-- start of RECORDED INFORMATION --
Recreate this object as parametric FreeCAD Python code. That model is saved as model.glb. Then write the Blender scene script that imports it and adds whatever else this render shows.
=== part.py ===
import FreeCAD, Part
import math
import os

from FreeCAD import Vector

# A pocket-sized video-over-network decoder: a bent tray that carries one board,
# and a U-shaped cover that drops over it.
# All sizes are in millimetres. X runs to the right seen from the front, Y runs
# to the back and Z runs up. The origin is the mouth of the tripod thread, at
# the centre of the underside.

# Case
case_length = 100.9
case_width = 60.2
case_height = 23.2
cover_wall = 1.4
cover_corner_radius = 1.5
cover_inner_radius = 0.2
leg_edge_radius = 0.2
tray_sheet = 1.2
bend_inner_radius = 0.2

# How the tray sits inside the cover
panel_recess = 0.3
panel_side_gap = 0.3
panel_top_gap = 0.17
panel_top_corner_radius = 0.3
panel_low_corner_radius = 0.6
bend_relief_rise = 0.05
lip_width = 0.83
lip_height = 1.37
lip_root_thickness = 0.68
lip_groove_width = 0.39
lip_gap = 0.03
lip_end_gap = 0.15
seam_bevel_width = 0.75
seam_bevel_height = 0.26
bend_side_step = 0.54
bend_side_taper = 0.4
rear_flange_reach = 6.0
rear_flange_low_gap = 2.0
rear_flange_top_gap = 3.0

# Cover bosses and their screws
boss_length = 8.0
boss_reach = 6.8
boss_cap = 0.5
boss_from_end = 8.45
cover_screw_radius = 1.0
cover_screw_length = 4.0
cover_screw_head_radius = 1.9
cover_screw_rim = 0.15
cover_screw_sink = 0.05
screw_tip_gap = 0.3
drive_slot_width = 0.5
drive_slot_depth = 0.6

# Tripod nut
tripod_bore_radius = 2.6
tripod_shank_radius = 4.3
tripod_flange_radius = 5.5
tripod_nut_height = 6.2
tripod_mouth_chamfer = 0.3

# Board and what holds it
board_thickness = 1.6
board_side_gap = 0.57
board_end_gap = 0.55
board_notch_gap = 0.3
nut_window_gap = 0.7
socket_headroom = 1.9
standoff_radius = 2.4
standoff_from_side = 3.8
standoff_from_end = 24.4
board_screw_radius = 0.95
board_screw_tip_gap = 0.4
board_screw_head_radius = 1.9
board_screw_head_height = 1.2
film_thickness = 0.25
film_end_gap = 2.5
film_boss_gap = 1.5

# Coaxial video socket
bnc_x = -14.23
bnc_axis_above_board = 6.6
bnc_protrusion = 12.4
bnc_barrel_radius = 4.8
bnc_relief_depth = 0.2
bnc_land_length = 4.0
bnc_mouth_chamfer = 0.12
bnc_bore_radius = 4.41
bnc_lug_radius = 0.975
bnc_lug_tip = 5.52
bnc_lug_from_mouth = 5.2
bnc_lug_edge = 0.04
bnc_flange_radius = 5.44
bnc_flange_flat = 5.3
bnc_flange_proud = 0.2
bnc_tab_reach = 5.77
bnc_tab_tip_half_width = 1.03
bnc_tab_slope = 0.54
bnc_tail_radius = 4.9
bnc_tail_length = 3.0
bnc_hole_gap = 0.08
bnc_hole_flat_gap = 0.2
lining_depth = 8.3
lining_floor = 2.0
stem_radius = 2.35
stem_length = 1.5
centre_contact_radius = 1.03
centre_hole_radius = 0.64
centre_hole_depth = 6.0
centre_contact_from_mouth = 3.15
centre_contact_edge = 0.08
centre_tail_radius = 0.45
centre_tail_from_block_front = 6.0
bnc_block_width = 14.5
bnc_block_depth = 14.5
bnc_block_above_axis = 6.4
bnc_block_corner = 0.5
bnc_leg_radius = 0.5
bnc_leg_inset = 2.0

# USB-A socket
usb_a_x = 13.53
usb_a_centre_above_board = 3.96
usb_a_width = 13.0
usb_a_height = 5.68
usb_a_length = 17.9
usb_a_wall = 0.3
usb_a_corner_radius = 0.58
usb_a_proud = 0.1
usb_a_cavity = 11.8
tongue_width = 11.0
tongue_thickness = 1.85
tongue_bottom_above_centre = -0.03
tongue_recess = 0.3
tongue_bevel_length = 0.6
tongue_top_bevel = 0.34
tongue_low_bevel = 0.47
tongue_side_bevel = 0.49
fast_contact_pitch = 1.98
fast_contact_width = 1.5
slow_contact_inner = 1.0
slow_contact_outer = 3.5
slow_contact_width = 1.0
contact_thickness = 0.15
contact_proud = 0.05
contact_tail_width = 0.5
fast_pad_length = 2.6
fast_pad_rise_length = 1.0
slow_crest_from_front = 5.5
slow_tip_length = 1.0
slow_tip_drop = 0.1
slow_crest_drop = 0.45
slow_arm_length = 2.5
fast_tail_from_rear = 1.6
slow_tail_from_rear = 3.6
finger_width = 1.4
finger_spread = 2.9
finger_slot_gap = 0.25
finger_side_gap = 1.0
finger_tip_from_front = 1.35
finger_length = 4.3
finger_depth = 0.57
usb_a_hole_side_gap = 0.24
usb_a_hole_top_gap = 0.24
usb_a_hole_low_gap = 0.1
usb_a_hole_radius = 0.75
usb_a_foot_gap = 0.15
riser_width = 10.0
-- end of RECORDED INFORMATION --
From the very first line of the data through the line with "bend_inner_radius = 0.2" in it, please reproduce each line exactly and output nothing more.

- SOLVED PROBLEM:
Recreate this object as parametric FreeCAD Python code. That model is saved as model.glb. Then write the Blender scene script that imports it and adds whatever else this render shows.
=== part.py ===
import FreeCAD, Part
import math
import os

from FreeCAD import Vector

# A pocket-sized video-over-network decoder: a bent tray that carries one board,
# and a U-shaped cover that drops over it.
# All sizes are in millimetres. X runs to the right seen from the front, Y runs
# to the back and Z runs up. The origin is the mouth of the tripod thread, at
# the centre of the underside.

# Case
case_length = 100.9
case_width = 60.2
case_height = 23.2
cover_wall = 1.4
cover_corner_radius = 1.5
cover_inner_radius = 0.2
leg_edge_radius = 0.2
tray_sheet = 1.2
bend_inner_radius = 0.2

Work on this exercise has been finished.